See, Jesus is the gold of love I can't bury and at times doing that means it is a cross to bear, and crosses are painful, never pleasant, and one day they will take your life, but instead of dying on the tree of death, that tree of the knowledge of good and evil in the garden, because there is no evil in God, instead this cross because of the gold which is Jesus' love which purchased me from the marketplace so the devil couldn't own me, that cross becomes  Eternal life when I die, because the same Holy Spirit that raised Jesus from the dead is with me from the moment I am born again, until I die, to walk me over the river of Jordan, so the river of death does not undertow me to hell, and to the shores of Eternity where Jesus is, and hopefully, on the straight and narrow path, I found some treasure to redeem from the Devil so God could own it, to bring with me, so we all have an Eternal Day with no more sin, no more suffering, no more death.

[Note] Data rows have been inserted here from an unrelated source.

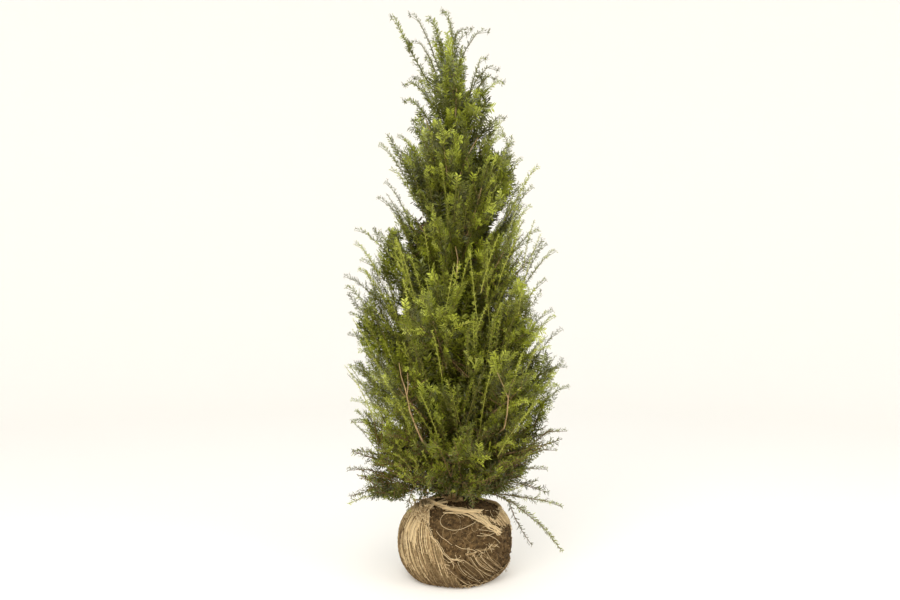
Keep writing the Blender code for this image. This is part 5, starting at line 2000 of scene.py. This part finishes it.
def make_sweep():
    """A pale round floor that curves up into a wall all round, the same from every side."""
    profile = [(0.001, 0.0), (FLOOR_RADIUS, 0.0)]
    for i in range(1, 13):
        angle = math.pi / 2 * i / 12
        profile.append((FLOOR_RADIUS + math.sin(angle) * WALL_CURVE, (1 - math.cos(angle)) * WALL_CURVE))
    profile.append((FLOOR_RADIUS + WALL_CURVE, WALL_HEIGHT))
    points, faces = [], []
    for i in range(WALL_SIDES):
        angle = 2 * math.pi * i / WALL_SIDES
        points += [(r * math.cos(angle), r * math.sin(angle), z) for r, z in profile]
    count = len(profile)
    for i in range(WALL_SIDES):
        a, b = i * count, (i + 1) % WALL_SIDES * count
        faces += [(a + k, b + k, b + k + 1, a + k + 1) for k in range(count - 1)]
    finish, _, shader = finish_of("paper", PAPER, 0.9, 0.1)
    shader.inputs["Emission Color"].default_value = (*PAPER, 1)
    shader.inputs["Emission Strength"].default_value = PAPER_GLOW
    sweep = mesh_object("sweep", points, faces, finish)


def set_the_stage():
    """Camera, floor and soft lights: one from the front, one from the side, a warm one low."""
    make_camera()
    make_sweep()
    world = bpy.data.worlds.new("studio")
    world.use_nodes = True
    sky = world.node_tree.nodes["Background"]
    sky.inputs["Color"].default_value = SKY_COLOUR
    sky.inputs["Strength"].default_value = SKY_STRENGTH
    bpy.context.scene.world = world
    make_light("key", (-0.9, -3.6, 3.4), 2.6, 124)
    make_light("fill", (2.8, -2.6, 1.8), 2.4, 44)
    make_light("bounce", (0.0, -2.2, 0.15), 1.6, 23, (0, 0, 0.3), (1.0, 0.74, 0.42))
    bpy.context.scene.view_settings.view_transform = "Standard"


# The pieces

def grow_crown(limbs):
    """Every shoot: the twigs of each limb, the plumes round the crown and the outline's shoots."""
    crown = Crown()
    space = CrownSpace(limbs, *trunk_line_and_sizes())
    for limb in limbs:
        if limb.name != "trailing" and not limb.name.startswith("leader"):
            grow_limb(limb, space, crown)
            grow_limb_end(limb, crown)
    for kind in PLUME_KINDS:
        grow_plumes(limbs, crown, *kind)
    crown.gapped = False
    trailing = next(limb.line[TRAILING_FROM:] for limb in limbs if limb.name == "trailing")
    looks = (TRAILING_NEEDLES, TRAILING_SIDES, TRAILING_THICKNESS)
    grow_plume(trailing, crown, random.Random(4), MATURE, *looks)
    grow_outline(limbs, crown)
    return crown


def make_needles(crown):
    """The needles of each tone, in a front and a back piece."""
    made = []
    tree = needle_tree()
    for seed, (halves, (tone, colour, _)) in enumerate(zip(crown.needles, TONES)):
        finish, _, _ = finish_of(tone, colour, NEEDLE_ROUGHNESS, NEEDLE_GLOSS)
        blade = needle_blade(TONE_WIDTHS[seed])
        for lines, half in zip(halves, ("front", "back")):
            name = f"{tone}_{half}"
            values = {
                "Needle": blade, "Spacing": TONE_SPACINGS[seed], "Splay": NEEDLE_SPLAY,
                "Seed": 10 * seed, "Material": finish,
            }
            piece = grown(lines.as_object(name + " lines"), name, tree, values)
            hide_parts(*FOLIAGE_NODES)
            made.append(piece)
        bpy.data.objects.remove(blade, do_unlink=True)
    return made


def make_twigs(crown, strands):
    """The wood of the shoots, in three colours."""
    made = []
    for lines, (name, colour) in zip(crown.woods, WOODS):
        finish, _, _ = finish_of(name, colour, 0.7, 0.25)
        values = {"Sides": 3, "Material": finish}
        piece = grown(lines.as_object(name + " lines"), name, strands, values)
        made.append(piece)
    return made


def make_ground(mottle):
    """The soil, and the crumbs strewn over it."""
    soil = make_soil(soil_finish(mottle))
    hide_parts("soil_ball")
    made = [soil]
    tree = crumb_tree()
    for seed, (name, colour, density, size) in enumerate(CRUMBS):
        finish, _, _ = finish_of(name, colour, 0.95, 0.15)
        ground = add_object(name + " ground", soil.data.copy())
        values = {"Density": density, "Seed": seed, "Size": size, "Material": finish}
        made.append(grown(ground, name, tree, values))
    return made


def make_jute(mottle, strands):
    """The torn cloth, its yarns and its rolled rim."""
    cloth = make_cloth(jute_finish(weave_group(), mottle))
    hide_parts("jute_wrap")
    finishes = [finish_of(name, colour, 0.9, 0.2)[0] for name, colour in YARN_COLOURS]
    yarns = make_yarns(strands, finishes)
    rim = make_rim(strands, finishes[PALE])
    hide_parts("jute_rim")
    made = [cloth, *yarns, rim]
    return made


def main():
    set_the_stage()
    mottle, strands = mottle_group(), strand_tree()
    limbs = crown_limbs()
    crown = grow_crown(limbs)
    pieces = [*make_needles(crown), *make_twigs(crown, strands), make_bark(limbs, mottle)]
    pieces += make_ground(mottle) + make_jute(mottle, strands)
    for piece in pieces:
        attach(piece, "root")


main()
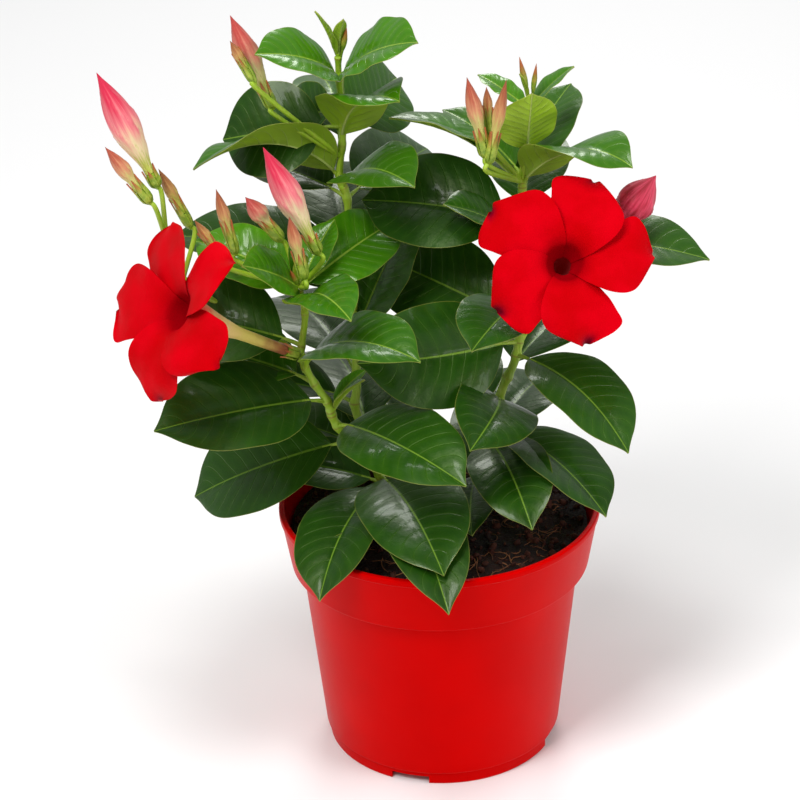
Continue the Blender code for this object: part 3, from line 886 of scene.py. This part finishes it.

40 years ago, a prodigal found Jesus in a revival, and the cross has not always been pleasant to bear, but the paraclatos - the one who comes alongside to help (real translation of comforter or advocate) has been with me all this time, helping me endure until I can cross that Jordan.

Revelation says:

'Then the angel showed me the river of the water of life, as clear as crystal, flowing from the throne of God and of the Lamb down the middle of the great street of the city. On each side of the river stood the tree of life, bearing twelve crops of fruit, yielding its fruit every month. And the leaves of the tree are for the healing of the nations. '

Revelation 22:1-2

So see, I don't have to worry about being perfect, the leaves from the Tree of Life in the New Jerusalem found multiplied, are for the healing of the nations - people, and that is also me.